=== WRITTEN REQUEST ===
Return the records in full, exactly as given.

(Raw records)

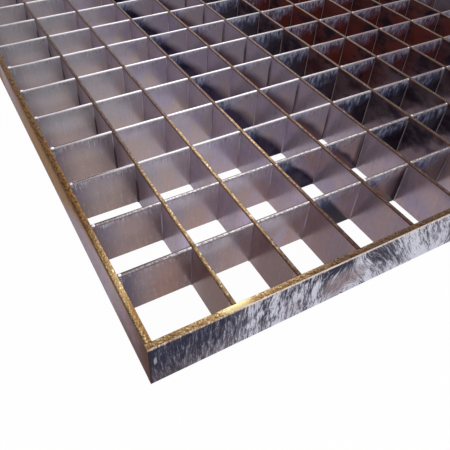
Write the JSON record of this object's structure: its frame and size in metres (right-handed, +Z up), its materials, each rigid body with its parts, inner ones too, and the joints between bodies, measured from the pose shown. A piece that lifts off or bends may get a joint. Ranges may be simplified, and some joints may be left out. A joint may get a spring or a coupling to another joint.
{
  "type": "steel grating panel",
  "caption": "Flat open-mesh grating panel: upright flat bars crossing at right angles in a square mesh, framed all round by flat banding bars.",
  "frame": {"origin": "middle of the underside, on the surface that the panel lies on", "axes": "+Z up to the walking side, +X along the front edge, +Y along the bearing bars"},
  "size_m": [0.49, 0.79, 0.025],
  "materials": {
    "grid_bars": "satin rolled and dipped steel, mauve-grey walls with frosty zinc streaks and brass-coloured top edges",
    "banding": "spangled zinc with steep feathery streaks, brass-coloured top edge"
  },
  "bodies": {
    "root": {"bar_grid": "grid_bars", "front_band": "banding", "back_band": "banding", "left_band": "banding", "right_band": "banding"}
  },
  "joints": []
}
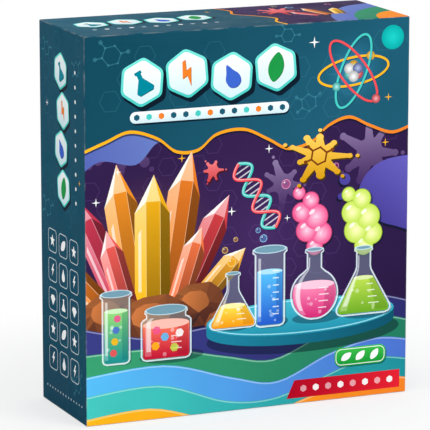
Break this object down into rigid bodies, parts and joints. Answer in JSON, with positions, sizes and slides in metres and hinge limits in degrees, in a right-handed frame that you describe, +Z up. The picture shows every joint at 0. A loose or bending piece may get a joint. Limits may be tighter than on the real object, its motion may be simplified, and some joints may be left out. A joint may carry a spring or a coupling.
{
  "type": "chemistry set case",
  "caption": "Upright printed board case with a deep telescoping lid over a board base, holding a formed tray of children's chemistry pieces: tube rack, beaker, bottle, dropper, goggles and jars",
  "frame": {"origin": "middle of the lower face that the case stands on", "axes": "+Z up, front panel toward -Y, +X to the right seen from the front"},
  "size_m": [0.243, 0.086, 0.27],
  "materials": {
    "printed_board": "printed, gloss coated",
    "plain_board": "matt paper wrap",
    "booklet_paper": "coated",
    "tray_plastic": "satin, vacuum formed",
    "rack_plastic": "satin",
    "clear_plastic": "clear, polished",
    "cap_plastic": "satin",
    "bulb_rubber": "matt",
    "goggles_vinyl": "soft satin",
    "lens_plastic": "clear, polished",
    "strap_elastic": "woven elastic",
    "spoon_plastic": "satin",
    "rod_glass": "polished",
    "funnel_plastic": "satin",
    "stopper_rubber": "matt",
    "jar_plastic": "satin",
    "jar_lid_plastic": "satin"
  },
  "bodies": {
    "base": {"base": "plain_board"},
    "lid": {"lid": "printed_board"},
    "booklet": {"instruction_booklet": "booklet_paper"},
    "tray_and_kit": {"insert_tray": "tray_plastic", "test_tube_rack": "rack_plastic", "test_tube_1": "clear_plastic", "test_tube_2": "clear_plastic", "test_tube_3": "clear_plastic", "test_tube_4": "clear_plastic", "beaker": "clear_plastic", "bottle": "clear_plastic", "dropper_tube": "clear_plastic", "dropper_bulb": "bulb_rubber", "goggles_frame": "goggles_vinyl", "goggles_lens": "lens_plastic", "goggles_strap": "strap_elastic", "measuring_spoon": "spoon_plastic", "stirring_rod": "rod_glass", "funnel": "funnel_plastic", "powder_jar_1": "jar_plastic", "powder_jar_2": "jar_plastic", "powder_jar_3": "jar_plastic", "powder_jar_4": "jar_plastic"},
    "stopper_1": {"tube_stopper_1": "stopper_rubber"},
    "stopper_2": {"tube_stopper_2": "stopper_rubber"},
    "stopper_3": {"tube_stopper_3": "stopper_rubber"},
    "stopper_4": {"tube_stopper_4": "stopper_rubber"},
    "bottle_cap": {"bottle_cap": "cap_plastic"},
    "jar_lid_1": {"jar_lid_1": "jar_lid_plastic"},
    "jar_lid_2": {"jar_lid_2": "jar_lid_plastic"},
    "jar_lid_3": {"jar_lid_3": "jar_lid_plastic"},
    "jar_lid_4": {"jar_lid_4": "jar_lid_plastic"}
  },
  "joints": [
    {"name": "lid_lift", "type": "slide", "parent": "base", "child": "lid", "axis": [0, -1, 0], "range_m": [0, 0.22]},
    {"name": "booklet_lift", "type": "slide", "parent": "base", "child": "booklet", "axis": [0, -1, 0], "range_m": [0, 0.154]},
    {"name": "tray_lift", "type": "slide", "parent": "base", "child": "tray_and_kit", "axis": [0, -1, 0], "range_m": [0, 0.066]},
    {"name": "stopper_1_pull", "type": "slide", "parent": "tray_and_kit", "child": "stopper_1", "axis": [0, 0, 1], "range_m": [0, 0.009]},
    {"name": "stopper_2_pull", "type": "slide", "parent": "tray_and_kit", "child": "stopper_2", "axis": [0, 0, 1], "range_m": [0, 0.009]},
    {"name": "stopper_3_pull", "type": "slide", "parent": "tray_and_kit", "child": "stopper_3", "axis": [0, 0, 1], "range_m": [0, 0.009]},
    {"name": "stopper_4_pull", "type": "slide", "parent": "tray_and_kit", "child": "stopper_4", "axis": [0, 0, 1], "range_m": [0, 0.009]},
    {"name": "bottle_cap_turn", "type": "hinge", "parent": "tray_and_kit", "child": "bottle_cap", "pos_m": [0.0294, -0.0229, 0.17841], "axis": [0, 0, 1], "range_deg": [0, 360]},
    {"name": "jar_lid_1_turn", "type": "hinge", "parent": "tray_and_kit", "child": "jar_lid_1", "pos_m": [-0.09344, -0.0339, 0.04223], "axis": [0, -1, 0], "range_deg": [0, 360]},
    {"name": "jar_lid_2_turn", "type": "hinge", "parent": "tray_and_kit", "child": "jar_lid_2", "pos_m": [-0.05364, -0.0339, 0.04223], "axis": [0, -1, 0], "range_deg": [0, 360]},
    {"name": "jar_lid_3_turn", "type": "hinge", "parent": "tray_and_kit", "child": "jar_lid_3", "pos_m": [-0.01383, -0.0339, 0.04223], "axis": [0, -1, 0], "range_deg": [0, 360]},
    {"name": "jar_lid_4_turn", "type": "hinge", "parent": "tray_and_kit", "child": "jar_lid_4", "pos_m": [0.02598, -0.0339, 0.04223], "axis": [0, -1, 0], "range_deg": [0, 360]}
  ],
  "couplings": [
    {"joint": "booklet_lift", "follows": "lid_lift", "ratio": 0.7},
    {"joint": "tray_lift", "follows": "lid_lift", "ratio": 0.3}
  ]
}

=== WORKED SOLUTION ===
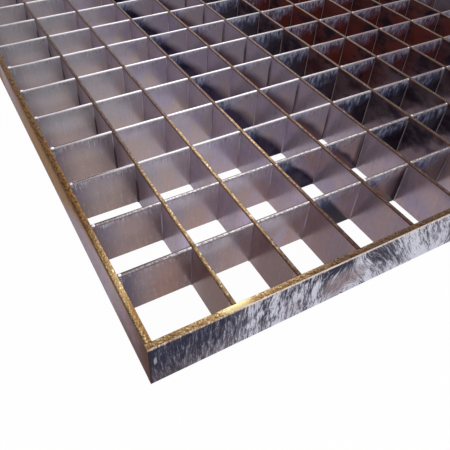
Write the JSON record of this object's structure: its frame and size in metres (right-handed, +Z up), its materials, each rigid body with its parts, inner ones too, and the joints between bodies, measured from the pose shown. A piece that lifts off or bends may get a joint. Ranges may be simplified, and some joints may be left out. A joint may get a spring or a coupling to another joint.
{
  "type": "steel grating panel",
  "caption": "Flat open-mesh grating panel: upright flat bars crossing at right angles in a square mesh, framed all round by flat banding bars.",
  "frame": {"origin": "middle of the underside, on the surface that the panel lies on", "axes": "+Z up to the walking side, +X along the front edge, +Y along the bearing bars"},
  "size_m": [0.49, 0.79, 0.025],
  "materials": {
    "grid_bars": "satin rolled and dipped steel, mauve-grey walls with frosty zinc streaks and brass-coloured top edges",
    "banding": "spangled zinc with steep feathery streaks, brass-coloured top edge"
  },
  "bodies": {
    "root": {"bar_grid": "grid_bars", "front_band": "banding", "back_band": "banding", "left_band": "banding", "right_band": "banding"}
  },
  "joints": []
}
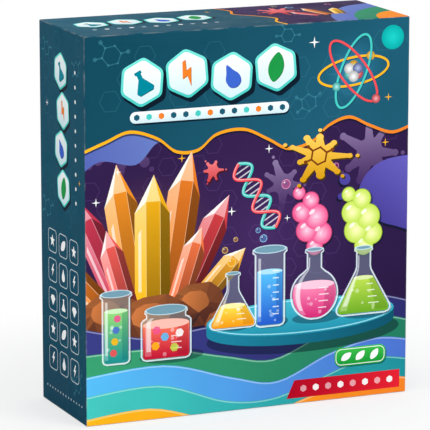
Break this object down into rigid bodies, parts and joints. Answer in JSON, with positions, sizes and slides in metres and hinge limits in degrees, in a right-handed frame that you describe, +Z up. The picture shows every joint at 0. A loose or bending piece may get a joint. Limits may be tighter than on the real object, its motion may be simplified, and some joints may be left out. A joint may carry a spring or a coupling.
{
  "type": "chemistry set case",
  "caption": "Upright printed board case with a deep telescoping lid over a board base, holding a formed tray of children's chemistry pieces: tube rack, beaker, bottle, dropper, goggles and jars",
  "frame": {"origin": "middle of the lower face that the case stands on", "axes": "+Z up, front panel toward -Y, +X to the right seen from the front"},
  "size_m": [0.243, 0.086, 0.27],
  "materials": {
    "printed_board": "printed, gloss coated",
    "plain_board": "matt paper wrap",
    "booklet_paper": "coated",
    "tray_plastic": "satin, vacuum formed",
    "rack_plastic": "satin",
    "clear_plastic": "clear, polished",
    "cap_plastic": "satin",
    "bulb_rubber": "matt",
    "goggles_vinyl": "soft satin",
    "lens_plastic": "clear, polished",
    "strap_elastic": "woven elastic",
    "spoon_plastic": "satin",
    "rod_glass": "polished",
    "funnel_plastic": "satin",
    "stopper_rubber": "matt",
    "jar_plastic": "satin",
    "jar_lid_plastic": "satin"
  },
  "bodies": {
    "base": {"base": "plain_board"},
    "lid": {"lid": "printed_board"},
    "booklet": {"instruction_booklet": "booklet_paper"},
    "tray_and_kit": {"insert_tray": "tray_plastic", "test_tube_rack": "rack_plastic", "test_tube_1": "clear_plastic", "test_tube_2": "clear_plastic", "test_tube_3": "clear_plastic", "test_tube_4": "clear_plastic", "beaker": "clear_plastic", "bottle": "clear_plastic", "dropper_tube": "clear_plastic", "dropper_bulb": "bulb_rubber", "goggles_frame": "goggles_vinyl", "goggles_lens": "lens_plastic", "goggles_strap": "strap_elastic", "measuring_spoon": "spoon_plastic", "stirring_rod": "rod_glass", "funnel": "funnel_plastic", "powder_jar_1": "jar_plastic", "powder_jar_2": "jar_plastic", "powder_jar_3": "jar_plastic", "powder_jar_4": "jar_plastic"},
    "stopper_1": {"tube_stopper_1": "stopper_rubber"},
    "stopper_2": {"tube_stopper_2": "stopper_rubber"},
    "stopper_3": {"tube_stopper_3": "stopper_rubber"},
    "stopper_4": {"tube_stopper_4": "stopper_rubber"},
    "bottle_cap": {"bottle_cap": "cap_plastic"},
    "jar_lid_1": {"jar_lid_1": "jar_lid_plastic"},
    "jar_lid_2": {"jar_lid_2": "jar_lid_plastic"},
    "jar_lid_3": {"jar_lid_3": "jar_lid_plastic"},
    "jar_lid_4": {"jar_lid_4": "jar_lid_plastic"}
  },
  "joints": [
    {"name": "lid_lift", "type": "slide", "parent": "base", "child": "lid", "axis": [0, -1, 0], "range_m": [0, 0.22]},
    {"name": "booklet_lift", "type": "slide", "parent": "base", "child": "booklet", "axis": [0, -1, 0], "range_m": [0, 0.154]},
    {"name": "tray_lift", "type": "slide", "parent": "base", "child": "tray_and_kit", "axis": [0, -1, 0], "range_m": [0, 0.066]},
    {"name": "stopper_1_pull", "type": "slide", "parent": "tray_and_kit", "child": "stopper_1", "axis": [0, 0, 1], "range_m": [0, 0.009]},
    {"name": "stopper_2_pull", "type": "slide", "parent": "tray_and_kit", "child": "stopper_2", "axis": [0, 0, 1], "range_m": [0, 0.009]},
    {"name": "stopper_3_pull", "type": "slide", "parent": "tray_and_kit", "child": "stopper_3", "axis": [0, 0, 1], "range_m": [0, 0.009]},
    {"name": "stopper_4_pull", "type": "slide", "parent": "tray_and_kit", "child": "stopper_4", "axis": [0, 0, 1], "range_m": [0, 0.009]},
    {"name": "bottle_cap_turn", "type": "hinge", "parent": "tray_and_kit", "child": "bottle_cap", "pos_m": [0.0294, -0.0229, 0.17841], "axis": [0, 0, 1], "range_deg": [0, 360]},
    {"name": "jar_lid_1_turn", "type": "hinge", "parent": "tray_and_kit", "child": "jar_lid_1", "pos_m": [-0.09344, -0.0339, 0.04223], "axis": [0, -1, 0], "range_deg": [0, 360]},
    {"name": "jar_lid_2_turn", "type": "hinge", "parent": "tray_and_kit", "child": "jar_lid_2", "pos_m": [-0.05364, -0.0339, 0.04223], "axis": [0, -1, 0], "range_deg": [0, 360]},
    {"name": "jar_lid_3_turn", "type": "hinge", "parent": "tray_and_kit", "child": "jar_lid_3", "pos_m": [-0.01383, -0.0339, 0.04223], "axis": [0, -1, 0], "range_deg": [0, 360]},
    {"name": "jar_lid_4_turn", "type": "hinge", "parent": "tray_and_kit", "child": "jar_lid_4", "pos_m": [0.02598, -0.0339, 0.04223], "axis": [0, -1, 0], "range_deg": [0, 360]}
  ],
  "couplings": [
    {"joint": "booklet_lift", "follows": "lid_lift", "ratio": 0.7},
    {"joint": "tray_lift", "follows": "lid_lift", "ratio": 0.3}
  ]
}